* Junot Diaz wins yet another award - this time, Barnes and Noble's Writers for Writers Award.
* Tan Zuoren, a Chinese literary editor, has appealed his five-year sentence for subversion.
The court said Mr. Tan faced the charges because of recent writings and a rally criticizing the government’s deadly suppression of the Tiananmen Square protests in 1989 were the reasons, but his supporters said the central government wanted to stop his investigation of fatal school collapses during the 2008 Sichuan earthquake.
* The Guardian Book Club looks at Peter Carey's magnificent Oscar and Lucinda.
* Bernard-Henri Levy has been caught with his pants down in a literary hoax that has everyone's tongues wagging. But John Crace recalls William Boyd's unforgettable Nat Tate hoax, surely the pinnacle of such entertainments. (And how excited are we to have a new Boyd galley staring down from the shelves?)
Tate was a creation of such imagination, such charisma and such depth that he almost couldn't not be real; not so much a hoax, more a literary game made flesh. "I'd been toying with the idea of how things moved from fact to fiction," says Boyd, "and I wanted to prove something fictive could prove factual. The plan had been to slowly reveal the fiction over a long period of time, but it didn't really work like that."
* On the exceedingly lame end of the hoax spectrum, the so-called stash of lost Salinger letters isn't.

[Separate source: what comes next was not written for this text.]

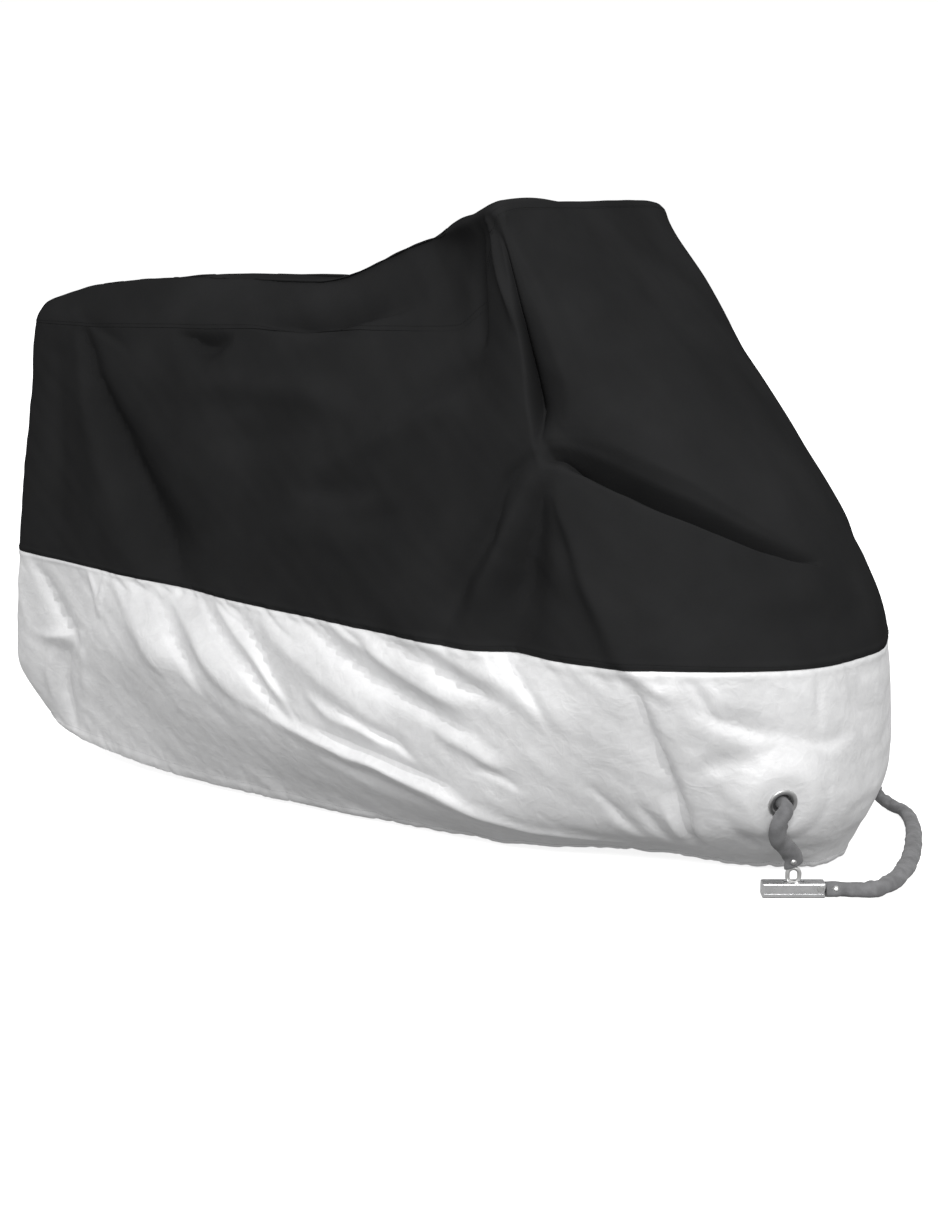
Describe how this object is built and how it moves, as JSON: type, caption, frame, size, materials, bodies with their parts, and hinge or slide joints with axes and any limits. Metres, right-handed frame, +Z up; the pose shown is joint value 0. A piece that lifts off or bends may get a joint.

* Alexandre Dumas' collaborator, Auguste Maquet, might finally have his moment in the sun thanks to a new film that looks at the partnership (albeit with some creative license).
* McSweeney's namesake has died at the age of 67.
* For all you bibliophiles, an awfully interesting interview on first editions with a vintage book appraiser, over at The Collectors Weekly.
* And finally, a belated link: the Updike Society recently took note of the first anniversary of their hero's passing. (Thanks to Dave Lull.)
I have a question about a somewhat literary hoax. I'm reading "Cheever: A Life", and in it Cheever received a hoax phone call circa 1976 that John Updike had died. He burst into tears. The biographer footnotes that a famous author later admitted to the prank, but omits the name. Does anyone know who it was?
Posted by: courtney c | February 11, 2010 at 08:39 AM
This hoax stuff reminds me of when I was doing graduate work a the University of Chicago. That place is a parody of pseudo-intellectual self-satisfaction made all too real. I got so fed up with it I started making up words that sounded philosophical, but which in fact didn't exist ("episophic" was my favorite - As in, "Gadamer's hermeneutic of intelligibility is suggestive, but a bit episophic for my taste"). I would pepper my conversation with them, hoping someone - anyone - would ask me what they meant. But no one ever did. Imagine my amusement when I heard people using these same words themselves in their own conversations. I would always ask, "What does that word mean? I've never heard it before!". And they'd be so busted. Needless to say, I was not the most popular person there. Much to my satisfaction, if you Google "episophic", you will find a few references to it. My legacy lives on.